In arguing against portraying blacks as victims of oppression, Parks posits that to use such terms is to "focus on the victimizer [...] But when you show yourself as a person, you focus on your humanity and your possibility, and the possibilities of the world you live in" ("Pulitzer Winner for Drama", Newshour with Jim Lehrer, 4/11/2002). The alternative, then, of showing Booth and Lincoln as victims of oppression, for instance, is to show them as individual "persons". When their father named them "Lincoln" and "Booth" as a joke, she notes, this "sort of sets a certain life into motion, but they have choice—each moment of their lives they can exercise this choice" ("Pulitzer Winner for Drama"). To be a "person" or "individual" rather than a "victim", then, is to have "choice", or an unending array of opportunities for "choice", and not to have one's choices systematically predetermined. Thus, purportedly, rather than reducing people to mere subjects of forces beyond their control, Parks aims to show people as they "really are" and life as it "really is" in all its possibility. To represent life in the dramatic "mirror of reality" as "oppressive", according to Parks, is to reduce the experience of social reality to pain or to meaning, and to leave out the pleasure. "But it's not just painful or meaningful," Parks states. "People reduce it [...] It's not all about pain—by saying it's all about pain we deny ourselves the pleasure. By saying it's all about a certain group pushing down another certain group, we deny ourselves an existence that occurs without the presence of any other group" ("Funnyhouse of a Negro", The Village Voice, 11/3/1999).
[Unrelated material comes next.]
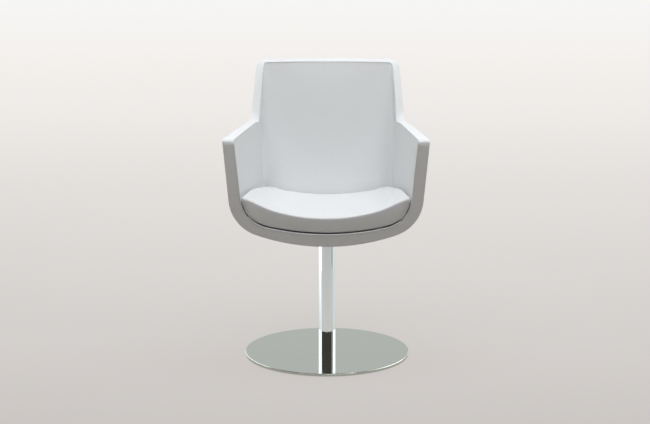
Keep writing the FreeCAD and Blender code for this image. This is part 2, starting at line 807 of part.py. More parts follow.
outer_form = add_trough("outer_form", *OUTER_WALL)
inner_form = add_trough("inner_form", *INNER_WALL)
profile_form = add_profile("profile_form", "0")
tub_wall = add_wall("tub", outer_form, inner_form, profile_form)
tub_form = round_rims("tub_form", tub_wall, profile_form, "Sizes.rim_round")

LEATHER = "Sizes.leather"
foam_outer_form = add_trough("foam_outer_form", *shifted(OUTER_WALL, LEATHER))
foam_inner_form = add_trough("foam_inner_form", *shifted(INNER_WALL, f"-{LEATHER}"))
foam_profile_form = add_profile("foam_profile_form", LEATHER)
foam_wall = add_wall("foam", foam_outer_form, foam_inner_form, foam_profile_form)
foam_form = round_rims("foam_form", foam_wall, foam_profile_form, f"Sizes.rim_round - {LEATHER}")

# Moulded plywood shell inside the foam, of one thickness all over

CORE_OUTSIDE = f"({LEATHER} + Sizes.outer_foam)"
CORE_INSIDE = f"({LEATHER} + Sizes.outer_foam + Sizes.core_thickness)"
core_outer_form = add_trough("core_outer_form", *shifted(OUTER_WALL, CORE_OUTSIDE))
core_inner_form = add_trough("core_inner_form", *shifted(OUTER_WALL, CORE_INSIDE))
core_profile_form = add_profile("core_profile_form", f"({LEATHER} + Sizes.rim_foam)")
core_hollow = boolean("Cut", "core_hollow", core_outer_form, core_inner_form)
shell_core = boolean("Common", "shell_core", core_hollow, core_profile_form)

# Block glued under the shell, flat on the plate, with threaded inserts

BLOCK_HALF = "(Sizes.plate_size / 2 - Sizes.block_margin)"
block_blank = add_raised_body("block_blank")
sketch = add_sketch(block_blank, "XY_Plane")
draw_square(sketch, BLOCK_HALF)
add_pad(block_blank, sketch, "Sizes.wall_bottom")
round_edges(block_blank, is_upright, "Sizes.block_corner")
sketch = add_sketch(block_blank, "XY_Plane")
screw_spot(sketch, "Sizes.insert_diameter / 2")
hole = cut_up(block_blank, sketch, "Sizes.insert_length + Sizes.drill_allowance")
spread_round(block_blank, hole, "Sizes.plate_screw_count")
mount_block = boolean("Cut", "mount_block", block_blank, core_outer_form)

# Window for the block in the foam and leather below the shell

window_blank = add_raised_body("window_blank")
sketch = add_sketch(window_blank, "XY_Plane", FORM_LOW)
draw_square(sketch, f"{BLOCK_HALF} + Sizes.window_gap")
add_pad(window_blank, sketch, "2 * Sizes.wall_bottom")
round_edges(window_blank, is_upright, "Sizes.block_corner + Sizes.window_gap")
window = boolean("Cut", "window", window_blank, core_outer_form)

foam_shell = boolean("Cut", "foam_shell", foam_form, shell_core)
shell_foam = boolean("Cut", "shell_foam", foam_shell, window)

# Leather cover in three panels: a border round the rim, one panel inside and one outside

seam_form = add_profile("seam_form", "Sizes.seam_setback")
rim_ring = boolean("Cut", "rim_ring", tub_form, seam_form)
border_cover = boolean("Cut", "border_cover", rim_ring, foam_form)
inner_layer = boolean("Cut", "inner_layer", foam_inner_form, inner_form)
inner_cover = boolean("Common", "inner_cover", inner_layer, seam_form)
outer_layer = boolean("Cut", "outer_layer", outer_form, foam_outer_form)
outer_panel = boolean("Common", "outer_panel", outer_layer, seam_form)
outer_cover = boolean("Cut", "outer_cover", outer_panel, window)

# Threaded inserts in the block, and the screws and washers below the plate

insert_nuts = add_raised_body("insert_nuts")
insert_nuts.AllowCompound = True
sketch = add_sketch(insert_nuts, "XY_Plane")
screw_spot(sketch, "Sizes.insert_diameter / 2")
screw_spot(sketch, THREAD_HOLE)
nut = add_pad(insert_nuts, sketch, "Sizes.insert_length")
spread_round(insert_nuts, nut, "Sizes.plate_screw_count")

WASHER_TOP = "-Sizes.plate_thickness"
WASHER_BOTTOM = f"{WASHER_TOP} - Sizes.washer_thickness"
plate_washers = add_raised_body("plate_washers")
plate_washers.AllowCompound = True
sketch = add_sketch(plate_washers, "XY_Plane", WASHER_BOTTOM)
screw_spot(sketch, "Sizes.washer_diameter / 2")
screw_spot(sketch, SCREW_HOLE)
washer = add_pad(plate_washers, sketch, "Sizes.washer_thickness")
spread_round(plate_washers, washer, "Sizes.plate_screw_count")

plate_screws = add_raised_body("plate_screws")
plate_screws.AllowCompound = True
sketch = add_sketch(plate_screws, "XY_Plane", WASHER_BOTTOM)
SPOT = f"{PLATE_SCREW_X} * cos(45)"
CORNER = "Sizes.hex_width / 2 / cos(30)"
draw_outline(sketch, [
    (f"{SPOT} + {CORNER} * cos({angle})", f"{SPOT} + {CORNER} * sin({angle})")
    for angle in range(0, 360, 60)
])
hex_head = add_pad(plate_screws, sketch, "Sizes.hex_height")
hex_head.Reversed = True
sketch = add_sketch(plate_screws, "XY_Plane", WASHER_BOTTOM)
screw_spot(sketch, SCREW)
shank = add_pad(plate_screws, sketch, f"-({WASHER_BOTTOM}) + Sizes.plate_screw_reach")
spread_round(plate_screws, hex_head, "Sizes.plate_screw_count")
plate_screws.Tip.Originals = [hex_head, shank]

# Loose seat cushion: it fills the tub above a narrow gap and is dished on top


def front_cut(body, inset):
    """Cuts the body off at the leaning front plane, moved back by an inset."""
    sketch = add_sketch(body, "YZ_Plane")
    ahead = "-2 * Sizes.section_reach"
    high = f"{FORM_TOP} + Sizes.wall_back"
    draw_outline(sketch, [
        (front_y(FORM_LOW, inset), FORM_LOW),
        (front_y(high, inset), high),
        (ahead, high),
        (ahead, FORM_LOW),
    ])
    add_pad(body, sketch, "4 * Sizes.arm_half_front", midplane=True, additive=False)


def lies_on(y_at):
    """Test for edges in a plane given by its y at each height."""
    def test(edge):
        points = [middle(edge)] + [vertex.Point for vertex in edge.Vertexes]
        return all(is_near(point.y, size(y_at(str(point.z)))) for point in points)
    return test


def add_cushion(name, inset):
    """Cushion whose surface lies inside the finished one by an inset."""
    space = shifted(shifted(INNER_WALL, "Sizes.deck_gap"), inset)
    body = add_trough(name, *space)
    dish_sketches = []
    for place, shift in (("front", "Sizes.section_reach"), ("middle", None),
                         ("rear", "-Sizes.section_reach")):
        sketch = add_sketch(body, "XZ_Plane", shift)
        draw_arch(sketch, f"Sizes.cushion_rise_{place} - ({inset})",
                  f"(Sizes.dish_radius_{place} + {inset})",
                  "Sizes.arm_half_front", f"{FORM_TOP} + Sizes.wall_back", rises=True)
        dish_sketches.append(sketch)
    dish = body.newObject("PartDesign::SubtractiveLoft", name + "_dish")
    dish.Profile = dish_sketches[0]
    dish.Sections = dish_sketches[1:]
    set_back = f"(Sizes.cushion_setback + {inset})"
    front_cut(body, set_back)
    doc.recompute()
    middle_spot = Part.Vertex(0, 0, size("Sizes.cushion_rise_middle"))
    top_face = min(body.Tip.Shape.Faces, key=lambda face: face.distToShape(middle_spot)[0])
    is_front = lies_on(lambda height: front_y(height, set_back))
    is_back = lies_on(lambda height: back_plane_y(height, space[2]))

    def is_rim(edge):
        return is_front(edge) or is_back(edge) or any(map(edge.isSame, top_face.Edges))

    round_edges(body, is_rim, f"Sizes.cushion_edge_radius - ({inset})")
    return body


def add_box(name, corner, lengths):
    """Box from a corner, whose height is measured from the plate's top, and three lengths."""
    box = doc.addObject("Part::Box", name)
    across, along, up = corner
    corner = (across, along, f"{up} + {PLATE_TOP}")
    for axis, start, side, length in zip("xyz", corner, ("Length", "Width", "Height"), lengths):
        bind(box, f".Placement.Base.{axis}", start)
        bind(box, side, length)
    return box


cushion_form = add_cushion("cushion_form", "0")
cushion_foam = add_cushion("cushion_foam", LEATHER)
cushion_skin = boolean("Cut", "cushion_skin", cushion_form, cushion_foam)

# Zip across the back of the cushion's cover

zip_box = add_box(
    "zip_box",
    ("-Sizes.zip_length / 2", "Sizes.front_reach / 4", "Sizes.zip_rise - Sizes.zip_width / 2"),
    ("Sizes.zip_length", "Sizes.section_reach", "Sizes.zip_width"))
cushion_cover = boolean("Cut", "cushion_cover", cushion_skin, zip_box)
cushion_zip = boolean("Common", "cushion_zip", cushion_skin, zip_box)

# Two pairs of hook and loop strips that keep the cushion in place and fill the gap under it

HALF_GAP = "Sizes.deck_gap / 2"
gap_form = add_trough("gap_form", *shifted(INNER_WALL, HALF_GAP))
STRIP_TOP = "(Sizes.cushion_rise_rear - Sizes.cushion_edge_radius)"
strip_boxes = []
for side_name, side in (("left", ""), ("right", "-")):
    strip_boxes.append(add_box(
        f"strip_box_{side_name}",
        (f"{side}Sizes.strip_spacing / 2 - Sizes.strip_width / 2", "-Sizes.strip_length / 2",
         "Sizes.belly_rise_rear"),
        ("Sizes.strip_width", "Sizes.strip_length", f"{STRIP_TOP} - Sizes.belly_rise_rear")))
strip_zone = doc.addObject("Part::Compound", "strip_zone")
strip_zone.Links = strip_boxes
loop_layer = boolean("Common", "loop_layer", inner_form, strip_zone)
loop_strips = boolean("Cut", "loop_strips", loop_layer, gap_form)
hook_layer = boolean("Common", "hook_layer", gap_form, strip_zone)
hook_strips = boolean("Cut", "hook_strips", hook_layer, cushion_form)

# Check the model and write one file for each piece

NODES = [
    base_disc, glide_pads, column_tube, foot_plug, foot_screws, bearing_housing, upper_bush,
    lower_bush, thrust_race_lower, thrust_cage, thrust_balls, thrust_race_upper,
    swivel_spindle, spindle_washer, spindle_circlip, swivel_skirt, seat_plate, mount_block,
    insert_nuts, plate_washers, plate_screws, shell_core, shell_foam, border_cover,
    inner_cover, outer_cover, cushion_cover, cushion_foam, cushion_zip, loop_strips,
    hook_strips,
]

doc.recompute()
for item in doc.Objects:
    if {"Invalid", "Error"} & set(item.State):
        raise RuntimeError(f"{item.Label} failed: {item.State}")
for node in NODES:
    if node.Shape.isNull() or not node.Shape.isValid() or not node.Shape.Solids:
        raise RuntimeError(f"{node.Label} has no valid solid")

os.makedirs("parts", exist_ok=True)
for node in NODES:
    node.Shape.exportStep(f"parts/{node.Label}.step")
    box = node.Shape.BoundBox
    print(f"{node.Label:18} solids {len(node.Shape.Solids):2}  volume {node.Shape.Volume / 1000:9.2f} cm3"
          f"  z {box.ZMin:7.2f} to {box.ZMax:7.2f}")
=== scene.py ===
# %% [markdown]
# # A pedestal swivel armchair
#
# A white leather tub on a steel column and a round polished foot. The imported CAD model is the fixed
# frame: everything below is placed in its space, in metres, with the front of the seat towards -Y.

# %% Load the frame
from math import atan2, cos, pi, radians, sin, sqrt, tan

import bpy
import numpy as np
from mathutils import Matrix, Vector
from mathutils.kdtree import KDTree


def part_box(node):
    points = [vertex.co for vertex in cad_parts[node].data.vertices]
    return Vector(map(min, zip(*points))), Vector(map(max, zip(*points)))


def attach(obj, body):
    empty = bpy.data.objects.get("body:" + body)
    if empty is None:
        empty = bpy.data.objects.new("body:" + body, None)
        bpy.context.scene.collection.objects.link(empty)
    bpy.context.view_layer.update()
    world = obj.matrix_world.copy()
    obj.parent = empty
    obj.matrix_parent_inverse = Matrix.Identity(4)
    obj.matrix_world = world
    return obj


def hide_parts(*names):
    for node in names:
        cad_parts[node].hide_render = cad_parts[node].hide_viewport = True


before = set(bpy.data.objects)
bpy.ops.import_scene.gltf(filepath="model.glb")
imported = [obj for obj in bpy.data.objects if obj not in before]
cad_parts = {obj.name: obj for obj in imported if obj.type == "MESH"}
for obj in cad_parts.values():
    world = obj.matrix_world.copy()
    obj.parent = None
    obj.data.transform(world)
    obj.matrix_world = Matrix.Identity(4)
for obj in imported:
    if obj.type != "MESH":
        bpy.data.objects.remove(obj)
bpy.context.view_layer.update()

# %% [markdown]
# ## Camera
#
# The photograph was taken from 4 m away, a little above the arms, looking down by ten and a half
# degrees. A long lens keeps the sides of the tub nearly parallel. The seat was turned by not quite a
# degree against it, so the camera goes round the column by as much.

# %% Camera
VIEW_DISTANCE, VIEW_SHIFT, VIEW_HEIGHT = 4.0, 0.0064, 1.1839
VIEW_DROP, VIEW_TURN = radians(10.538), radians(0.8)
scene = bpy.context.scene
scene.view_settings.view_transform = "Standard"
bpy.ops.object.camera_add(
    location=(VIEW_DISTANCE * sin(VIEW_TURN) - VIEW_SHIFT * cos(VIEW_TURN),
              -VIEW_DISTANCE * cos(VIEW_TURN) - VIEW_SHIFT * sin(VIEW_TURN), VIEW_HEIGHT),
    rotation=(pi / 2 - VIEW_DROP, 0, VIEW_TURN))
camera = bpy.context.object
camera.data.lens = 74.75
camera.data.sensor_width = 36
scene.camera = camera
print("camera", [round(value, 3) for value in camera.location], "lens", camera.data.lens)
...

In other words, to discuss "race" in terms of racism denies the autonomy and wholeness of the oppressed, notably their right to singular and freely chosen pleasures.

While Topdog/Underdog denies neither the pain and sadness of contemporary society for so many people, nor its daily pleasures (such as enjoying a meal, a drink, jokes, the company of others, sex, etc.), it represents these experiences as self-evident. That is, through the play Parks seeks to show that the pleasures of contemporary life—even those of the lives of persons living at the margins of "productive" society—counterbalance and even counteract the pain. To say otherwise, in Parks' view, is to "reduce" people's lives to pain or to a meaning that is only a partial representation of the "reality" of their experience. But this resistance to conceptual "reduction" or abstraction is itself a reduction of the systematic nature of race and racism which casts it as a matter of "experience", and for Parks "experience" is not in need of explanation but is self-evident. Experience, including the experience of watching a play, needs only to be felt and not "compartmentalized" ("This Time the Shock is Her Turn toward Naturalism", New York Times, 7/22/2001).

Predictably, while this view of race claims to preserve the "autonomy" and "agency" of the oppressed, what it in actuality puts forth as the site of freedom is the freely choosing consumer. This serves to sever "race" from racism by making race a cultural and experiential issue and not a matter of the systemic workings of the broader social relations. Thus, rather than staging a critical unpacking of moments of consumption as temporary relief from oppression which works to alleviate the pressure of the contradictions of systemic marginalization of the majority of people of color and thus serves an ideological role in capitalism, the play enacts an uncritical celebration of small pleasures, thus reducing racist oppression to a transhistorical suffering felt by all "individuals" which can be overcome through their consuming practices.

The intraracial and indeed intrafamilial violence which explodes when the possibility of a higher "level" or style of consumption is denied to Booth is represented not as a matter of the economic violence of systemic oppression within which the majority of subjects of color are located and which produces different consumption "levels" to begin with; rather it is seen as interpersonal violence. That is, Booth's turn to violence appears not as an act to be explained but as a spectacle to be witnessed; it erupts in an overdetermined moment in which the pain of all the various losses which he has accumulated as an underdog inevitably pushes him beyond his psychic breaking point. However, such violence as Booth enacts is inevitable neither because of identity (that is, the semio-logic of "names") nor out of a series of free and autonomous bad "choices". Rather, an effective and emancipatory theory of race needs to understand such situations within the terms of the broader contradictions of being oppressed and exploited (and thus having fewer options available, worse living conditions, less education, undeveloped potential, etc.). In short, to understand race in terms of racist oppression is to understand race in terms of the system of exploitation which puts producing profit over meeting needs of people, and thus which develops their potential only inasmuch as it meets the needs of capital; difference under capitalism is, as Peter Alexander shows, always an effect of its imperatives of profit (Racism, Resistance and Revolution, London, Chicago, Melbourne: Bookmarks, 1997).

It is not the theory of race as systemic which "reduces" people in the abstract that is violent; it is rather the system of capital which reduces the life possibilities of the majority of the world's people and thus in fact drastically shapes their choices that is the real violence. What the play's view of race obscures from understanding is that the racially differentiated relations of oppression are determined by and work in the functional effectivity of the relations of exploitation, that is, in the relations of class. Rather than submitting to a dog-eat-dog world of competing individual interests and actions, the world's oppressed and exploited people need to be able to see that they have a shared interest in working together to transform the relations of exploitation which throw them into competition in the interests of capital.